There is no binding contract that says a gift has to be reciprocated, and this is the wrong motive for giving a gift. “If you get somebody a gift it is a sign that you were thinking about them and a sign of appreciation. They may not give you a gift in return, but it will be stored in their memory and may do the same at a later date,” explains Bbanga.

Gifts are not an economic exchange

This is not a one-up show where the biggest and most expensive gift wins. However,  if the giver can afford to purchase expensive presents and has made the effort to do so, there is nothing wrong with accepting the generous gift. “There’s no harm in enjoying the gift. If they can afford to give you such an item, you should not feel pressure to get them a gift of similar monetary value,” says Bbanga. We all have our budgets but it all has to be within in reason and in context. “If you give me a present worth KShs5,000, I can’t give you a piece of candy worth 99 cents,” he adds.

Office rules

In general, office gift giving is conducted via a ‘secret santa’. However, if your office does not have a gift-giving policy, you are not obliged to get presents for your co-workers. For the boss, on the other hand, it’s a tricky affair. “knowing soft skills, such as playing office politics, can set yourself apart by knowing what is best to send. Promotions don’t come by accident,” says Bbanga.

It’s not you, it’s them

When deciding on a gift, the recipient’s wants or likes should receive the highest consideration. Note that this should not be treated as an opportunity to push your preferences on others. “whatever you do, you have to be tactful and diplomatic. Your spouse may need to lose weight but a gym membership as a gift may be offensive,” says Bbanga. Figuring out what a recipient really wants takes a little observation and a whole lot of proper listening.

Do not be lazy

Looking for an easy way of not having to spend time and effort shows very little thought on your part. “I believe that money is not an appropriate gift,” says Bbanga. “instead, spend that money on something that you have actually thought about.” However, there is an exception to the money rule. “to the people that offer you services such as your hairdresser, bartender, taxi driver, house help and watchman, money is something they will appreciate,” suggests Bbanga.

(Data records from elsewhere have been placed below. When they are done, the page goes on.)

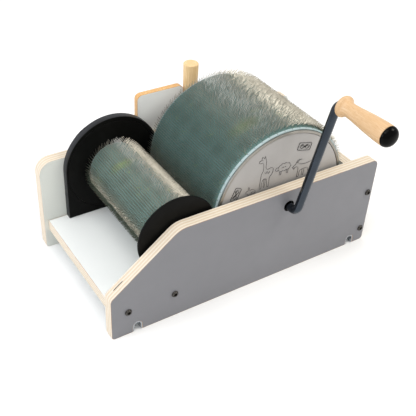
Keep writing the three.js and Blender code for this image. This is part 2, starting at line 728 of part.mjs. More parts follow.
// The card cloth, drawn out to the tips of its pins: a bare margin runs along each edge.
function cardSleeve(name, inner, clothR, tipR, near, far, margin, material) {
  return mesh(name, turned([
    [inner, far],
    [clothR, far],
    [clothR, far + margin],
    [tipR, far + margin],
    [tipR, near - margin],
    [clothR, near - margin],
    [clothR, near],
    [inner, near],
  ], 48), material);
}

function drum() {
  const group = axleGroup(DRUM_Y, AXLE_HEIGHT);
  const axleNear = OUTER - CRANK_HOLE_DEPTH - SEAT;
  const axleFar = HUB_FAR - AXLE_END;
  const pinX = axleNear - CRANK_SEAT + CROSS_PIN_INSET;
  const holeR = CROSS_PIN_R + FIT;
  const crossHole = new THREE.CylinderGeometry(holeR, holeR, 4 * SOCKET_R, 16);
  crossHole.rotateX(Math.PI / 2).translate(0, pinX, 0);
  const axle = cut(turned([
    [0, axleFar],
    [DRUM_AXLE_R - AXLE_CHAMFER, axleFar],
    [DRUM_AXLE_R, axleFar + AXLE_CHAMFER],
    [DRUM_AXLE_R, axleNear - SOCKET_LENGTH],
    [SOCKET_R, axleNear - SOCKET_LENGTH],
    [SOCKET_R, axleNear],
    [CRANK_ROD_R + FIT, axleNear],
    [CRANK_ROD_R + FIT, axleNear - CRANK_SEAT - SEAT],
    [0, axleNear - CRANK_SEAT - SEAT],
  ]), crossHole);
  const pin = new THREE.CylinderGeometry(CROSS_PIN_R, CROSS_PIN_R, 2 * (SOCKET_R - SEAT), 16);
  pin.rotateX(Math.PI / 2).translate(0, pinX, 0);
  const spacerFar = -INNER + BUSH_FLANGE_T + 3 * SEAT;
  group.add(
    mesh('drum_shell', turned(
      ring(SHELL_RADIUS - SHELL_WALL, SHELL_RADIUS, DRUM_FAR, NEAR_FACE), 48), aluminium),
    endDisc('drum_end_right', NEAR_FACE, 1, SOCKET_R),
    endDisc('drum_end_left', DRUM_FAR, -1, DRUM_AXLE_R),
    cardSleeve('drum_card_cloth', SHELL_RADIUS + SEAT, CLOTH_R, DRUM_TIP_R,
      NEAR_FACE - DRUM_CLOTH_INSET, DRUM_FAR + DRUM_CLOTH_INSET,
      DRUM_PIN_INSET - DRUM_CLOTH_INSET, cardCloth),
    mesh('drum_axle', axle, steel),
    mesh('drum_spacer', turned(
      ring(DRUM_AXLE_R + FIT, SPACER_R, spacerFar, DRUM_FAR + DISC_RECESS - SEAT)), nylon),
    mesh('crank_pin', pin, steel),
    ...pulley('drum_pulley', DRUM_PULLEY_R, DRUM_AXLE_R),
  );
  return [group, crankRod(axleNear - CRANK_SEAT, pinX)];
}

// The crank is one rod bent twice: out of the axle, up the arm, and out into the handle.
function crankRod(start, pinX) {
  const along = (x, r) => new THREE.Vector3(
    x, DRUM_Y + r * Math.cos(CRANK_TILT), AXLE_HEIGHT + r * Math.sin(CRANK_TILT));
  const bend = (sign, r) => Array.from({ length: 9 }, (_, i) => {
    const angle = (i / 8) * (Math.PI / 2);
    return sign > 0
      ? along(ARM_X - CRANK_BEND_R * (1 - Math.sin(angle)), CRANK_BEND_R * (1 - Math.cos(angle)))
      : along(ARM_X + CRANK_BEND_R * (1 - Math.cos(angle)), r - CRANK_BEND_R * (1 - Math.sin(angle)));
  });
  const end = HANDLE_END - CAP_PLUG_LENGTH - 2 * OVERRUN;
  const stations = [along(start, 0), ...bend(1, 0), ...bend(-1, CRANK_ARM), along(end, CRANK_ARM)];
  const rod = tubeThrough(stations, CRANK_ROD_R, 12);
  const crossHole = rodAlongZ(CROSS_PIN_R + FIT,
    AXLE_HEIGHT - SOCKET_R, AXLE_HEIGHT + SOCKET_R, pinX, DRUM_Y, 16);
  return mesh('crank_rod', cut(rod, crossHole), crankSteel);
}

// ---- Crank handle -------------------------------------------------------------------------
function handle() {
  const group = axleGroup(HANDLE_Y, HANDLE_Z);
  const bore = CRANK_ROD_R + RUN;
  const pocket = HANDLE_END - CAP_POCKET;
  const plugR = CAP_PLUG_R - FIT;
  const grip = turned([
    [bore, HANDLE_START + HANDLE_MOUTH],
    ...HANDLE_PROFILE.map(([r, x]) => [r, HANDLE_START + x]),
    [CAP_PLUG_R, HANDLE_END],
    [CAP_PLUG_R, pocket],
    [bore, pocket],
  ]);
  const cap = turned([
    ...CAP_PROFILE.map(([r, x]) => [r, HANDLE_END + x]),
    [plugR, HANDLE_END + SEAT],
    [plugR, HANDLE_END - CAP_PLUG_LENGTH],
    [plugR - CAP_PLUG_WALL, HANDLE_END - CAP_PLUG_LENGTH],
    [plugR - CAP_PLUG_WALL, HANDLE_END + SEAT],
    [0, HANDLE_END + SEAT],
  ]);
  const seated = pocket + SEAT;
  const clip = turned(ring(CRANK_ROD_R + FIT, RETAINER_R, seated, seated + RETAINER_T), 32);
  group.add(
    mesh('handle_grip', grip, beech),
    mesh('handle_cap', cap, blackPlastic),
    mesh('handle_retaining_ring', clip, steel),
  );
  return group;
}

// ---- Feed drum ----------------------------------------------------------------------------
function licker() {
  const group = axleGroup(LICKER_Y, AXLE_HEIGHT);
  const axleNear = INNER + BLIND_BUSH_DEPTH - 2 * OVERRUN;
  const axleFar = HUB_FAR - AXLE_END;
  const bore = LICKER_AXLE_R + FIT;
  group.add(
    mesh('licker_axle', turned([
      [0, axleFar],
      [LICKER_AXLE_R - AXLE_CHAMFER, axleFar],
      [LICKER_AXLE_R, axleFar + AXLE_CHAMFER],
      [LICKER_AXLE_R, axleNear],
      [0, axleNear],
    ]), steel),
    mesh('licker_core', turned(ring(bore, LICKER_CORE_R, CORE_FAR, CORE_NEAR)), beech),
    cardSleeve('licker_card_cloth', LICKER_CORE_R + SEAT, LICKER_CLOTH_R, LICKER_TIP_R,
      CORE_NEAR, CORE_FAR + FLANGE_PIN_GAP, FLANGE_PIN_GAP, feedCloth),
    mesh('licker_flange_right', turned([
      [bore, NEAR_FACE - FLANGE_T],
      [FLANGE_RADIUS - FLANGE_EDGE, NEAR_FACE - FLANGE_T],
      [FLANGE_RADIUS, NEAR_FACE - FLANGE_T + FLANGE_EDGE],
      [FLANGE_RADIUS, NEAR_FACE - FLANGE_EDGE],
      [FLANGE_RADIUS - FLANGE_EDGE, NEAR_FACE],
      [bore, NEAR_FACE],
    ], 48), blackPlastic),
    mesh('licker_flange_left', turned([
      [bore, FAR_FLANGE_BACK],
      [FAR_FLANGE_RADIUS, FAR_FLANGE_BACK],
      [FAR_FLANGE_RADIUS, FAR_FLANGE_FACE - FLANGE_EDGE / 2],
      [FAR_FLANGE_RADIUS - FLANGE_EDGE / 2, FAR_FLANGE_FACE],
      [bore, FAR_FLANGE_FACE],
    ], 48), blackPlastic),
    ...pulley('licker_pulley', LICKER_PULLEY_R, LICKER_AXLE_R),
  );
  return group;
}

// ---- Assembly -----------------------------------------------------------------------------
const carder = new THREE.Group();
carder.add(
  mesh('right_side_panel', rightSidePanel(), laminate),
  mesh('left_side_panel', leftSidePanel(), laminate),
  mesh('feed_tray', feedTray(), paleLaminate),
  mesh('rear_panel', rearPanel(), paleLaminate),
  ...frameScrews(),
  ...clampLiners(),
  ...bushes(),
  plainBush(),
  mesh('arch_plate', archPlate(), blackPlastic),
  ...archScrews(),
  mesh('guard_board', guardBoard(), paleLaminate),
  ...guardScrews(),
  ...battPick(),
  driveBand(),
  ...drum(),
  licker(),
  handle(),
);

// The origin is the bottom centre of the whole object's box.
const whole = new THREE.Group();
whole.add(carder);
whole.updateMatrixWorld(true);
const bounds = new THREE.Box3().setFromObject(carder, true);
const middle = bounds.getCenter(new THREE.Vector3());
carder.position.set(-middle.x, -middle.y, -bounds.min.z);
whole.updateMatrixWorld(true);

export default whole;
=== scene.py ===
"""A hand-cranked drum carder: two pin-covered drums between laminated plywood side panels.

Metres, +Z up, +X the crank side, -Y the feed side. Sizes that are fields of a class are in metres
too, written as a number of millimetres times MM. Places come from the CAD nodes' boxes.
"""

import logging
import math
from dataclasses import dataclass, field
from enum import Enum
from typing import NamedTuple, Sequence

import bmesh
import bpy
from mathutils import Matrix, Vector


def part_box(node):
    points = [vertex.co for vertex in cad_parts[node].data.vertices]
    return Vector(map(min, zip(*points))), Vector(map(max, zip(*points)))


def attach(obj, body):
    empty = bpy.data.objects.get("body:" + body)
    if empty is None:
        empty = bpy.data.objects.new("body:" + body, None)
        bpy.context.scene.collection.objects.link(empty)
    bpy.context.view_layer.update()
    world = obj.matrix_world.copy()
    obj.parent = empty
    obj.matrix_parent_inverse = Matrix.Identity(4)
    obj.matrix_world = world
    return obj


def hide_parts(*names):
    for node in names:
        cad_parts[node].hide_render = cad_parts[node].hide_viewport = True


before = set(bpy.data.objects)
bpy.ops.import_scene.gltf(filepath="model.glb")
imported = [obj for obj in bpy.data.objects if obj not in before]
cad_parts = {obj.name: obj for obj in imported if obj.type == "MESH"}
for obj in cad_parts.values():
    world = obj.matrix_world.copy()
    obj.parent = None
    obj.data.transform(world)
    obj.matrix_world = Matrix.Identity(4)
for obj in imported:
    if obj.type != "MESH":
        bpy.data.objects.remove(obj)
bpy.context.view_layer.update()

MM = 0.001
SMOOTH_ANGLE = math.radians(32)
FLAT_FACE = 0.98  # how squarely a face must look along an axis to count as a board's flat side
WAVE_BANDS = 20  # what a wave texture multiplies its scale by

log = logging.getLogger("carder")

Point2 = tuple[float, float]
Corner = tuple[float, float, float]


# ---- Named options -------------------------------------------------------------------------
class Axis(Enum):
    """An axis of the model, as the index of its coordinate."""

    X = 0
    Y = 1
    Z = 2


class Body(Enum):
    """The bodies that pieces ride on."""

    FRAME = "frame"
    DRUM = "drum"
    LICKER = "licker"
    HANDLE = "handle"
    PICK = "pick"


class Slot(Enum):
    """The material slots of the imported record."""

    LAMINATE = "laminate"
    PALE_LAMINATE = "pale_laminate"
    BEECH = "beech"
    PICK_WOOD = "pick_wood"
    DRUM_END = "drum_end"
    BLACK_PLASTIC = "black_plastic"
    GLOSS_BLACK = "gloss_black"
    DRUM_CLOTH = "drum_cloth"
    LICKER_CLOTH = "licker_cloth"
    BAND = "band"
    STEEL = "steel"
    CRANK_STEEL = "crank_steel"
    DRUM_TUBE = "drum_tube"


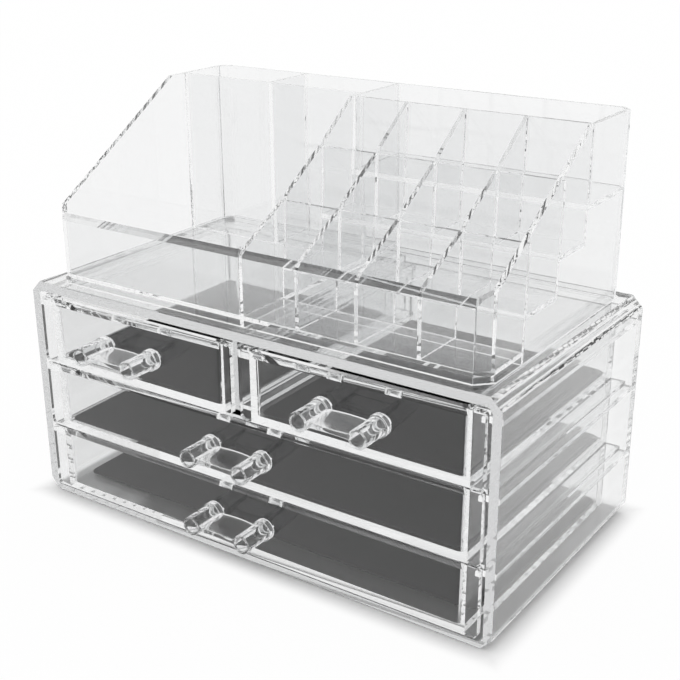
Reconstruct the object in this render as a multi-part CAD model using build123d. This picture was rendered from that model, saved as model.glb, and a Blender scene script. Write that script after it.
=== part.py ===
from build123d import *
from math import radians, tan
import os

os.makedirs("parts", exist_ok=True)

# Millimetres, +Z up, origin at the middle of the base. X runs across the front,
# Y from the open front (negative) to the closed back.

# Case
case_width = 238.0
case_depth = 130.0
case_height = 105.0
case_chamfer = 5.0        # the four long edges that run front to back
side_wall = 4.0
bottom_wall = 2.8
back_wall = 2.5
top_panel = 2.4           # clear panel under the tray
recess_depth = 2.0        # the tray drops this far into the top
opening_radius = 2.5      # inner corners of the open front

# Tiers of drawers
tiers = 3
base_clearance = 0.4      # lowest front above the case floor
tier_gap = 0.6            # between the fronts of two tiers
top_slit = 2.6            # above the highest front

# Rails and the hanging divider
rail_width = 5.5
rail_height = 2.8
rail_round = 1.0
rail_clearance = 0.3      # drawer flange above its rail
divider_x = -1.3          # middle of the divider
divider_web = 2.4
divider_rail_width = 4.2
divider_foot_width = 10.4
divider_foot_height = 1.8
divider_drop = 30.2       # from the ceiling down to the foot

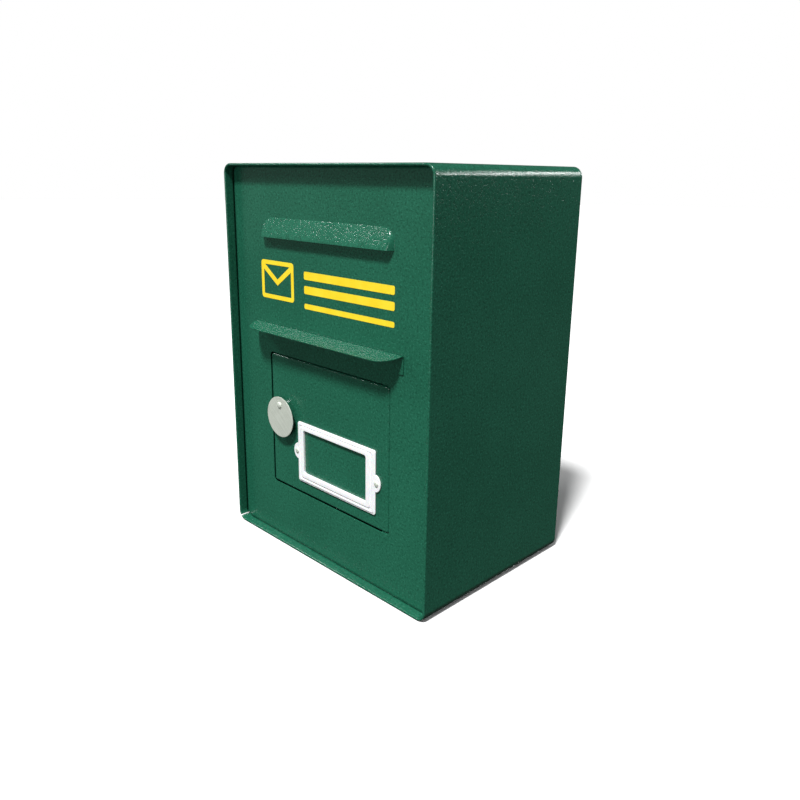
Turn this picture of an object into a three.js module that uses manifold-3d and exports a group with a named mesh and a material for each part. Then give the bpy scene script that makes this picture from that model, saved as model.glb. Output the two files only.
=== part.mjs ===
// Letterbox in folded sheet steel, with an inset front, a louvred letter slot, a rain visor and a
// hinged collection door that carries a cam lock, a swinging keyhole cover and a card frame.
// Millimetres, +Z up, the front faces -Y, the origin is on the underside at the middle of the shell.
import * as THREE from "three";
import { mergeVertices } from "three/addons/utils/BufferGeometryUtils.js";
import Module from "manifold-3d";

const wasm = await Module();
wasm.setup();

// ---------------------------------------------------------------- driving dimensions
const SHEET = 1.0; // steel sheet
const GAP = 0.3; // clearance between pieces that lie against each other
const SIZE = { width: 340, depth: 240, height: 460 };
const BEND = 12; // outer radius of the shell's four long bends
const HEM = { thick: 3, deep: 10 }; // folded front edge of the shell
const SEAM = 1; // open slit between wrap and floor pan, halfway round the lower bends
const RIM_Y = -SIZE.depth / 2;
const BACK_Y = SIZE.depth / 2;
const FACE_Y = RIM_Y + 12; // front face of the inset panel and of the flush door
const PANEL_BACK = FACE_Y + SHEET;
const TRAY = { flange: 12, bend: 2.5 }; // front and back panels
const WALL_HOLE = { x: 110, low: 70, high: 400, radius: 3.5 };

const HOOD = { half: 109, low: 378, rise: 22.5, out: 8, corner: 17 }; // louvre over the letter slot
const VISOR = { half: 124, reach: 25, root: 276.5, slope: 10, corner: 23, flange: 20 };

const DOOR = { left: -101.5, right: 103.5, low: 74, high: 239.2, corner: 3, bend: 3, flange: 14 };
const DOOR_GAP = 1.5;
const HINGE = { inset: 4, pin: 1.45, hole: 1.65, reach: 7 };
const HINGE_EAR = { thick: 1.4, clear: 0.6, deep: 10.7, out: 6.5, to: 20.5, leg: 12, high: 16 };
const STOP = { web: 3, lap: 12, weld: 14, clear: 0.3 }; // Z strips that the door closes against

const LOCK = { x: -76, z: 158, head: 11, body: 8, nut: 11, plug: 5, bore: 5.2 };
const LOCK_HEAD_OUT = 6; // lock head ahead of the door face
const CAM = { length: 30, half: 7, thick: 2, clear: 0.5 };
const TANG = 3; // half width of the square end of the plug
const COVER = { x: -76, z: 180, drop: 15, radius: 25, thick: 1, out: 8.5, hole: 2.4 };

const CARD = { x: 17.7, z: 127.5, width: 134.6, height: 75.4, thick: 1.6, ridge: 3 };
const CARD_BARS = { left: 11.7, right: 14.3, low: 12, high: 9.2, corner: 3 };
const CARD_EAR = { out: 8, tall: 20, into: 8 };
const CARD_RIVET = { left: -68.7, right: 69.3, shank: 1.5, head: 3.2, tail: 2.4 };

const MARK = { thick: 0.15, lift: 0.1 };
const ENVELOPE = { left: -115, right: -53, low: 306, high: 351, line: 5 };
const STRIPES = { left: -34, right: 110 };
const STRIPE_ROWS = { low: [302, 308], middle: [319, 328], high: [335, 344] };

// ---------------------------------------------------------------- finishes
function finish(color, roughness, metalness) {
  return new THREE.MeshStandardMaterial({ color, roughness, metalness });
}
const GREEN = finish(0x245f47, 0.5, 0.2);
const WHITE = finish(0xeef0ee, 0.45, 0);
const YELLOW = finish(0xf7d93a, 0.55, 0);
const STAINLESS = finish(0xc4c8bf, 0.35, 0.9);
const ZINC = finish(0xa9adab, 0.4, 0.85);

// ---------------------------------------------------------------- solids and booleans
function solid(geometry) {
  geometry.deleteAttribute("normal");
  geometry.deleteAttribute("uv");
  const merged = mergeVertices(geometry, 1e-4);
  const vertProperties = Float32Array.from(merged.attributes.position.array);
  const triVerts = Uint32Array.from(merged.index.array);
  return new wasm.Manifold(new wasm.Mesh({ numProp: 3, vertProperties, triVerts }));
}

function extruded(shape, depth, steps) {
  return new THREE.ExtrudeGeometry(shape, { depth, bevelEnabled: false, curveSegments: steps });
}

// A front outline drawn in (x, z), solid from y0 back to y1.
function alongY(shape, y0, y1, steps = 3) {
  return solid(extruded(shape, y1 - y0, steps).rotateX(Math.PI / 2).translate(0, y1, 0));
}

// A plan outline drawn in (x, y), solid from z0 up to z1.
function alongZ(shape, z0, z1, steps = 3) {
  return solid(extruded(shape, z1 - z0, steps).translate(0, 0, z0));
}

// A side outline drawn in (y, z), solid from x0 across to x1.
function alongX(shape, x0, x1, steps = 3) {
  const turn = new THREE.Matrix4().makeBasis(
    new THREE.Vector3(0, 1, 0),
    new THREE.Vector3(0, 0, 1),
    new THREE.Vector3(1, 0, 0),
  );
  return solid(extruded(shape, x1 - x0, steps).applyMatrix4(turn).translate(x0, 0, 0));
}

function box(x0, x1, y0, y1, z0, z1) {
  const geometry = new THREE.BoxGeometry(x1 - x0, y1 - y0, z1 - z0);
  return solid(geometry.translate((x0 + x1) / 2, (y0 + y1) / 2, (z0 + z1) / 2));
}

function rodY(radius, y0, y1, x = 0, z = 0, sides = 32) {
  const geometry = new THREE.CylinderGeometry(radius, radius, y1 - y0, sides);
  return solid(geometry.translate(x, (y0 + y1) / 2, z));
}

function rodZ(radius, z0, z1, x = 0, y = 0, sides = 24) {
  const geometry = new THREE.CylinderGeometry(radius, radius, z1 - z0, sides);
  return solid(geometry.rotateX(Math.PI / 2).translate(x, y, (z0 + z1) / 2));
}

// A shallow dome on a flat base at y = base, bulging forwards.
function domeY(radius, height, base, sides = 24) {
  const profile = [new THREE.Vector2(0, 0), new THREE.Vector2(radius, 0)];
  for (let i = 1; i <= 4; i += 1) {
    const angle = (i * Math.PI) / 8;
    profile.push(new THREE.Vector2(radius * Math.cos(angle), height * Math.sin(angle)));
  }
  profile.at(-1).x = 0;
  return solid(new THREE.LatheGeometry(profile, sides).rotateX(Math.PI).translate(0, base, 0));
}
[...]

Never turn up empty-handed

It may be all fine and dandy when you are eating their food and draining their bar, but showing up anywhere without a gift is tactless in the extreme. Nonetheless, in the event that a gift is forgotten, the

The policy of ‘better late than never’ still applies. “there could always be a very good reason. We are human beings we are prone to forget,” adds Bbanga.

Receiving

Gratitude with grace

Receiving gifts may remind many of a trojan horse: beautiful and majestic wrapping, concealing all manner of horror within. No matter how inappropriate, offensive, or cheap the gift is, always say something to the giver that shows you appreciate their presence. “put your ‘how did you know this is what i wanted?’ game face on and make them feel great about their effort. Refrain from making them feel uncomfortable and good will come back to you,” says bbanga. They may want you to wear or use said atrocity on the day of receipt but in retrospect, what will it cost you to make them happy for a day?

Acknowledge in ink

As much as you made your verbal appreciation known, it makes all the difference to send a written thank you note. “do not send an email, text or a whatsapp message. It should be hand written with a decent pen because it makes it warmer and more personal,” advices bbanga.

Exchange or return policy

This can be a tricky and sensitive proposition, especially since gifts do not commonly come with receipt and store location in tow. “if the gift doesn’t fit or is contradictory to your health or belief system, these scenarios prove easier to ask for an exchange,” states bbanga. Alternatively, you could choose to go the philanthropic route and give it to charity.

Ain’t no shame in the regifting game

Once the dust has settles, if the gift is unwanted the smart thing to do is pass it along. “this also works for double gifts,” adds bbanga. The true shame is if you are caught! Whatever you do, do not give it to someone who is in the same circle as the gift giver. If you can give it to someone out of town, that works even better.